◆ **MATERIAL**
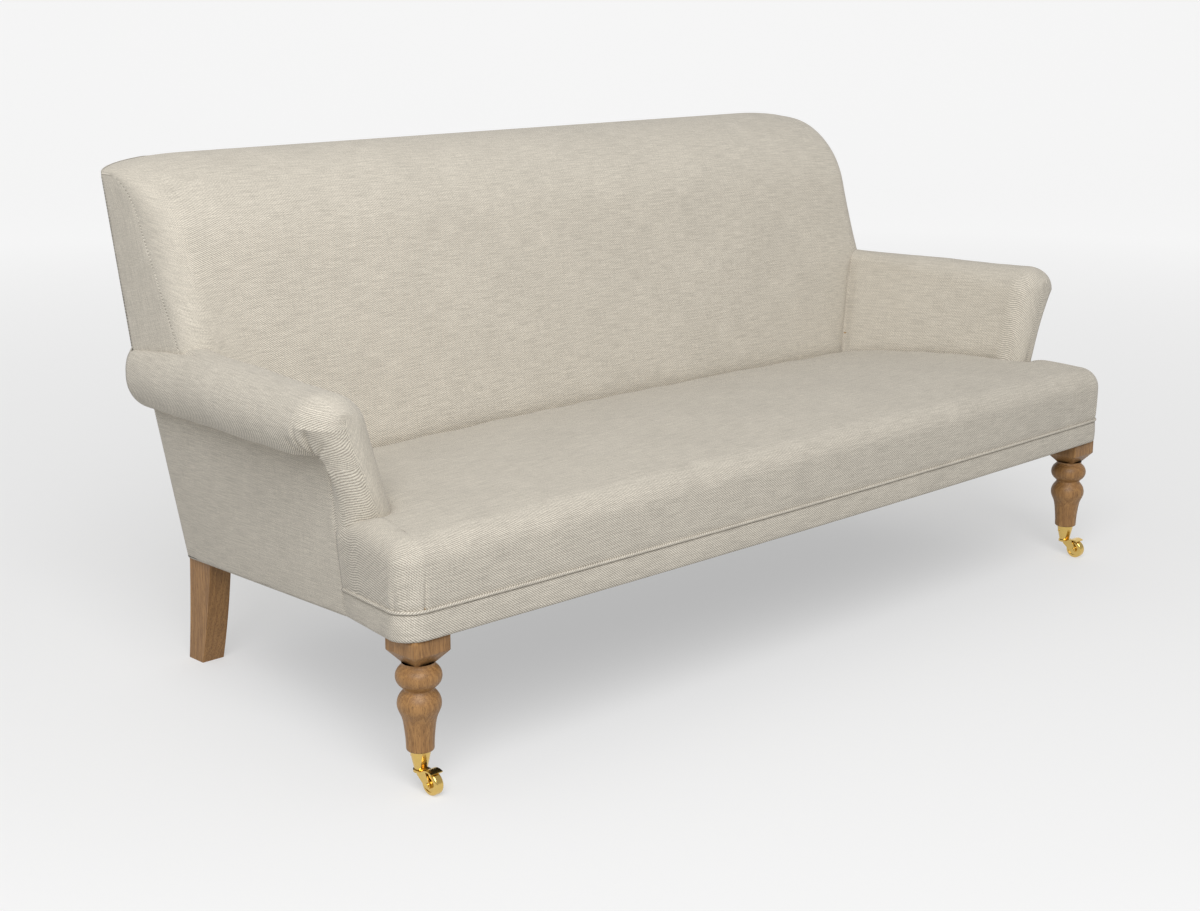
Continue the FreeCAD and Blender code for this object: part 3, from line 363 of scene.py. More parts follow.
def seat_grid():
    """Seat before its softness: up the front, over its edge, and back under the arms and the back."""
    wall_rows, edge_rows, top_rows = 16, 18, 75
    edge = 37.0
    low = 50.2
    seam_lift = 100.0
    rear_y_under = 150.0
    rear_x_under = 775.0
    under_nose = np.array([816.0, -214.0])
    grid = []
    for t in np.linspace(0, 1, wall_rows, endpoint=False):
        level = front_outline(0.0, seam_lift)
        bottom = base_z(level[:, 1]) + low
        top = seat_top(level[:, 0], level[:, 1]) - edge
        hem_tuck = 1.6 * bell(t, 0.08)
        grid.append(on_outline(front_outline(hem_tuck, 60.0 + 60.0 * t), mix(bottom, top, t)))
    for a in np.linspace(0, math.pi / 2, edge_rows):
        flat = front_outline(edge * (1 - math.cos(a)), seam_lift)
        grid.append(on_outline(flat, seat_top(flat[:, 0], flat[:, 1]) - edge * (1 - math.sin(a))))

    start = grid[-1]
    side = side_points + corner_points // 2
    run = np.cumsum(np.linalg.norm(np.diff(front_outline(0.0, seam_lift)[:side + 1], axis=0), axis=1))
    t = np.concatenate([[0.0], run[:-1]])[:, None] / run[-1]
    right = mix(under_nose, np.array([rear_x_under, rear_y_under]), t)
    across = start[side:start.shape[0] - side, 0]
    rear_x = across * rear_x_under / np.abs(across).max()
    rear = np.stack([rear_x, np.full(across.shape, rear_y_under)], axis=-1)
    inner = np.concatenate([right, rear, right[::-1] * np.array([-1.0, 1.0])])
    for t in np.linspace(0, 1, top_rows + 1)[1:]:
        flat = mix(start[:, :2], inner, t ** 1.05)
        grid.append(on_outline(flat, seat_top(flat[:, 0], flat[:, 1])))
    return np.array(grid), wall_rows, wall_rows + edge_rows


def corner_creases(p):
    """Depth of the two soft folds at each front corner of the seat."""
    creases = np.zeros(p.shape[:2])
    above = lengths_along(p, 0)
    around = lengths_along(p, 1)
    for column, reach, depth, width in ((37, 62.0, 2.6, 2.4), (8, 48.0, 1.1, 4.0)):
        for line in (side_points + column, p.shape[1] - 1 - side_points - column):
            off = around - around[:, line:line + 1]
            fade = smoothstep((reach - above) / (reach * 0.6)) * (above < reach)
            creases += depth * bell(off, width) * fade
            creases -= 0.9 * bell(np.abs(off) - width * 2.6, width * 1.6) * fade
    return creases


def seat_patches():
    """Tight seat: bowed front, rounded edge and crowned top that tucks in at the arms and the back."""
    p, wall_rows, rim_rows = seat_grid()
    x, y, z = p[..., 0], p[..., 1], p[..., 2]
    top_part = np.zeros(p.shape[:2])
    top_part[rim_rows:] = 1.0
    top_part[wall_rows:rim_rows] = np.linspace(0, 1, rim_rows - wall_rows)[:, None]
    arm_gap = gap_to_arm(x, y, z)
    back_gap = back_face_y(z) - y
    sink = np.maximum(tuck_in(arm_gap, (8.0, 17.0), (7.0, 5.0)), tuck_in(back_gap, (8.0, 20.0), (8.0, 6.0)))
    p[..., 2] = z - sink * top_part

    n = normals_facing(p, (50, 160), UPWARD)
    level = smoothstep((np.arange(p.shape[0]) - (rim_rows - 1)) / 5.0)[:, None, None]
    n = mix(n, np.array(UPWARD), level)
    soft = softness(p * np.array([1.0, 1.0, 1.6]), (1.3, 150.0, 1)) + softness(p, (0.5, 45.0, 2))
    tight = bell(np.maximum(arm_gap, 0.0), 50.0) + bell(np.maximum(back_gap, 0.0), 50.0)
    pull = 0.9 * np.sin(x / 19.0 + 2.0 * np.sin(x / 130.0)) * bell(back_gap - 16.0, 26.0)
    pull += 0.8 * np.sin(y / 15.0) * bell(arm_gap - 14.0, 22.0) * smoothstep((y - seam_y) / 50.0)
    swell = np.zeros(p.shape[:2])
    swell[:rim_rows] = 2.2 * bell(np.linspace(0, 1, rim_rows)[:, None] - 0.42, 0.36)
    move = (soft * (0.55 + 0.45 * np.exp(-tight)) + pull) * (0.25 + 0.75 * top_part) + swell
    p = p + n * (move - corner_creases(p))[..., None]

    hem_drop = 1.0
    inner_z = 330.0
    hem = p[0].copy()
    hem[:, 2] -= hem_drop
    inner_low = p[-1].copy()
    inner_low[:, 2] = inner_z
    rim = np.array([hem, p[0]])
    wall = np.array([p[-1], inner_low])
    underside = np.array([inner_low, hem])
    ends = [np.concatenate([p[:, end], [inner_low[end]], [hem[end]]]) for end in (0, -1)]
    return with_uvs(p, rim, wall, underside), ends


# Front border and piping

def strip_rows(levels):
    """Grid around the front outline from (inset, lift) rows."""
    grid = []
    for inset, lift in levels:
        flat = front_outline(inset, max(lift, 0.0))
        grid.append(on_outline(flat, base_z(flat[:, 1]) + lift))
    return np.array(grid)


def border_patches():
    """Cloth band under the piping, with rounded edges and a little swell."""
    lower = [(border_inner, 0.6), (5.0, 0.4), (2.2, 0.9), (0.7, 2.4), (0.0, 5.0)]
    middle = [(0.0, mix(5.0, 40.0, t)) for t in np.linspace(0, 1, 12)[1:-1]]
    upper = [(0.0, 40.0), (0.6, 42.6), (2.2, 44.0), (6.0, border_height)]
    p = strip_rows(lower + middle + upper)
    n = normals_facing(p, (8, 180), FORWARD)
    body = np.zeros(p.shape[:2])
    body[3:-3] = np.sin(np.linspace(0, math.pi, p.shape[0] - 6))[:, None]
    move = body * (0.9 + softness(p, (0.7, 60.0, 4)) + softness(p, (0.4, 22.0, 5)))
    p = p + n * move[..., None]
    inner = strip_rows([(border_inner, 0.6), (border_inner, border_height)])
    lid = np.array([p[-1], inner[1]])
    return with_uvs(p, inner, lid), []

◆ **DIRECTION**
Go through the listing and copy all of it exactly.

◆ **PROBLEM SOLUTION**
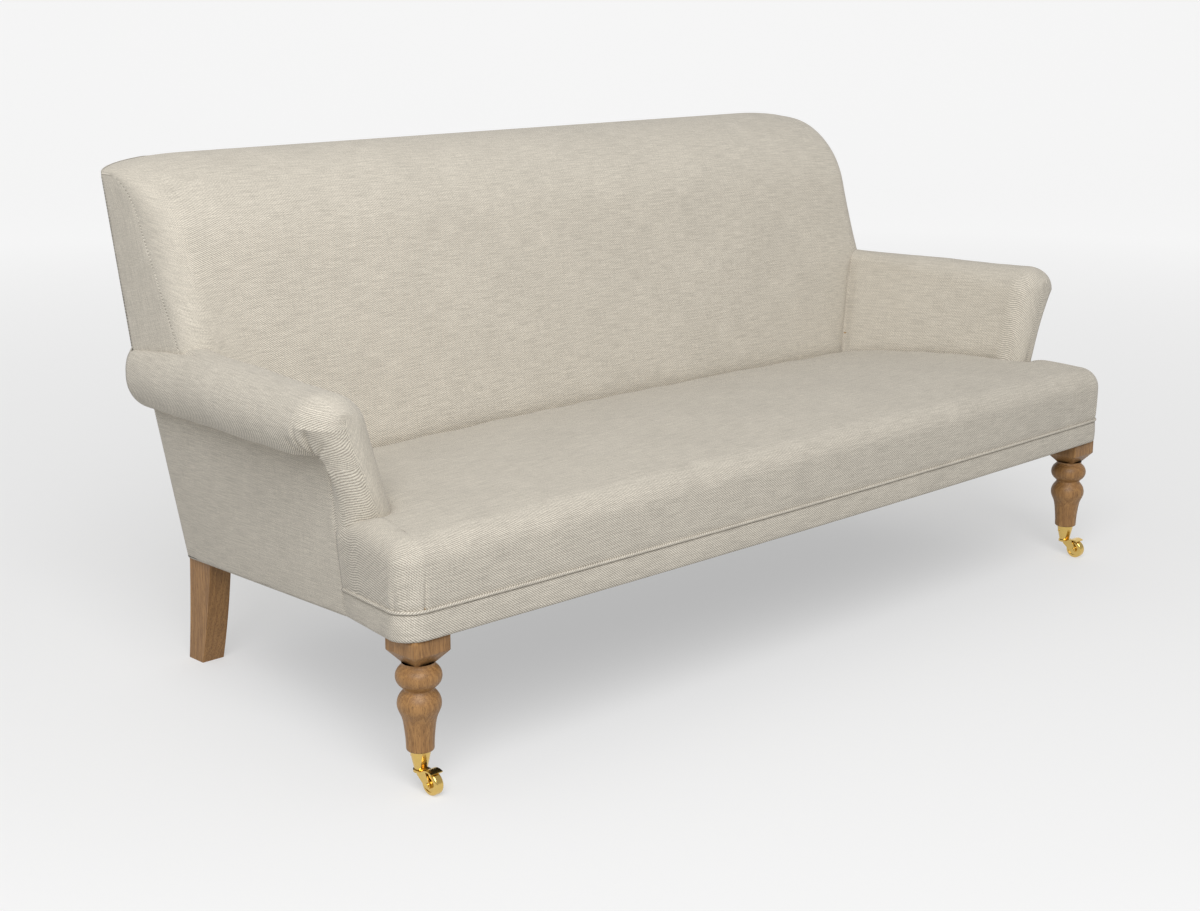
Continue the FreeCAD and Blender code for this object: part 3, from line 363 of scene.py. More parts follow.
def seat_grid():
    """Seat before its softness: up the front, over its edge, and back under the arms and the back."""
    wall_rows, edge_rows, top_rows = 16, 18, 75
    edge = 37.0
    low = 50.2
    seam_lift = 100.0
    rear_y_under = 150.0
    rear_x_under = 775.0
    under_nose = np.array([816.0, -214.0])
    grid = []
    for t in np.linspace(0, 1, wall_rows, endpoint=False):
        level = front_outline(0.0, seam_lift)
        bottom = base_z(level[:, 1]) + low
        top = seat_top(level[:, 0], level[:, 1]) - edge
        hem_tuck = 1.6 * bell(t, 0.08)
        grid.append(on_outline(front_outline(hem_tuck, 60.0 + 60.0 * t), mix(bottom, top, t)))
    for a in np.linspace(0, math.pi / 2, edge_rows):
        flat = front_outline(edge * (1 - math.cos(a)), seam_lift)
        grid.append(on_outline(flat, seat_top(flat[:, 0], flat[:, 1]) - edge * (1 - math.sin(a))))

    start = grid[-1]
    side = side_points + corner_points // 2
    run = np.cumsum(np.linalg.norm(np.diff(front_outline(0.0, seam_lift)[:side + 1], axis=0), axis=1))
    t = np.concatenate([[0.0], run[:-1]])[:, None] / run[-1]
    right = mix(under_nose, np.array([rear_x_under, rear_y_under]), t)
    across = start[side:start.shape[0] - side, 0]
    rear_x = across * rear_x_under / np.abs(across).max()
    rear = np.stack([rear_x, np.full(across.shape, rear_y_under)], axis=-1)
    inner = np.concatenate([right, rear, right[::-1] * np.array([-1.0, 1.0])])
    for t in np.linspace(0, 1, top_rows + 1)[1:]:
        flat = mix(start[:, :2], inner, t ** 1.05)
        grid.append(on_outline(flat, seat_top(flat[:, 0], flat[:, 1])))
    return np.array(grid), wall_rows, wall_rows + edge_rows


def corner_creases(p):
    """Depth of the two soft folds at each front corner of the seat."""
    creases = np.zeros(p.shape[:2])
    above = lengths_along(p, 0)
    around = lengths_along(p, 1)
    for column, reach, depth, width in ((37, 62.0, 2.6, 2.4), (8, 48.0, 1.1, 4.0)):
        for line in (side_points + column, p.shape[1] - 1 - side_points - column):
            off = around - around[:, line:line + 1]
            fade = smoothstep((reach - above) / (reach * 0.6)) * (above < reach)
            creases += depth * bell(off, width) * fade
            creases -= 0.9 * bell(np.abs(off) - width * 2.6, width * 1.6) * fade
    return creases


def seat_patches():
    """Tight seat: bowed front, rounded edge and crowned top that tucks in at the arms and the back."""
    p, wall_rows, rim_rows = seat_grid()
    x, y, z = p[..., 0], p[..., 1], p[..., 2]
    top_part = np.zeros(p.shape[:2])
    top_part[rim_rows:] = 1.0
    top_part[wall_rows:rim_rows] = np.linspace(0, 1, rim_rows - wall_rows)[:, None]
    arm_gap = gap_to_arm(x, y, z)
    back_gap = back_face_y(z) - y
    sink = np.maximum(tuck_in(arm_gap, (8.0, 17.0), (7.0, 5.0)), tuck_in(back_gap, (8.0, 20.0), (8.0, 6.0)))
    p[..., 2] = z - sink * top_part

    n = normals_facing(p, (50, 160), UPWARD)
    level = smoothstep((np.arange(p.shape[0]) - (rim_rows - 1)) / 5.0)[:, None, None]
    n = mix(n, np.array(UPWARD), level)
    soft = softness(p * np.array([1.0, 1.0, 1.6]), (1.3, 150.0, 1)) + softness(p, (0.5, 45.0, 2))
    tight = bell(np.maximum(arm_gap, 0.0), 50.0) + bell(np.maximum(back_gap, 0.0), 50.0)
    pull = 0.9 * np.sin(x / 19.0 + 2.0 * np.sin(x / 130.0)) * bell(back_gap - 16.0, 26.0)
    pull += 0.8 * np.sin(y / 15.0) * bell(arm_gap - 14.0, 22.0) * smoothstep((y - seam_y) / 50.0)
    swell = np.zeros(p.shape[:2])
    swell[:rim_rows] = 2.2 * bell(np.linspace(0, 1, rim_rows)[:, None] - 0.42, 0.36)
    move = (soft * (0.55 + 0.45 * np.exp(-tight)) + pull) * (0.25 + 0.75 * top_part) + swell
    p = p + n * (move - corner_creases(p))[..., None]

    hem_drop = 1.0
    inner_z = 330.0
    hem = p[0].copy()
    hem[:, 2] -= hem_drop
    inner_low = p[-1].copy()
    inner_low[:, 2] = inner_z
    rim = np.array([hem, p[0]])
    wall = np.array([p[-1], inner_low])
    underside = np.array([inner_low, hem])
    ends = [np.concatenate([p[:, end], [inner_low[end]], [hem[end]]]) for end in (0, -1)]
    return with_uvs(p, rim, wall, underside), ends


# Front border and piping

def strip_rows(levels):
    """Grid around the front outline from (inset, lift) rows."""
    grid = []
    for inset, lift in levels:
        flat = front_outline(inset, max(lift, 0.0))
        grid.append(on_outline(flat, base_z(flat[:, 1]) + lift))
    return np.array(grid)


def border_patches():
    """Cloth band under the piping, with rounded edges and a little swell."""
    lower = [(border_inner, 0.6), (5.0, 0.4), (2.2, 0.9), (0.7, 2.4), (0.0, 5.0)]
    middle = [(0.0, mix(5.0, 40.0, t)) for t in np.linspace(0, 1, 12)[1:-1]]
    upper = [(0.0, 40.0), (0.6, 42.6), (2.2, 44.0), (6.0, border_height)]
    p = strip_rows(lower + middle + upper)
    n = normals_facing(p, (8, 180), FORWARD)
    body = np.zeros(p.shape[:2])
    body[3:-3] = np.sin(np.linspace(0, math.pi, p.shape[0] - 6))[:, None]
    move = body * (0.9 + softness(p, (0.7, 60.0, 4)) + softness(p, (0.4, 22.0, 5)))
    p = p + n * move[..., None]
    inner = strip_rows([(border_inner, 0.6), (border_inner, border_height)])
    lid = np.array([p[-1], inner[1]])
    return with_uvs(p, inner, lid), []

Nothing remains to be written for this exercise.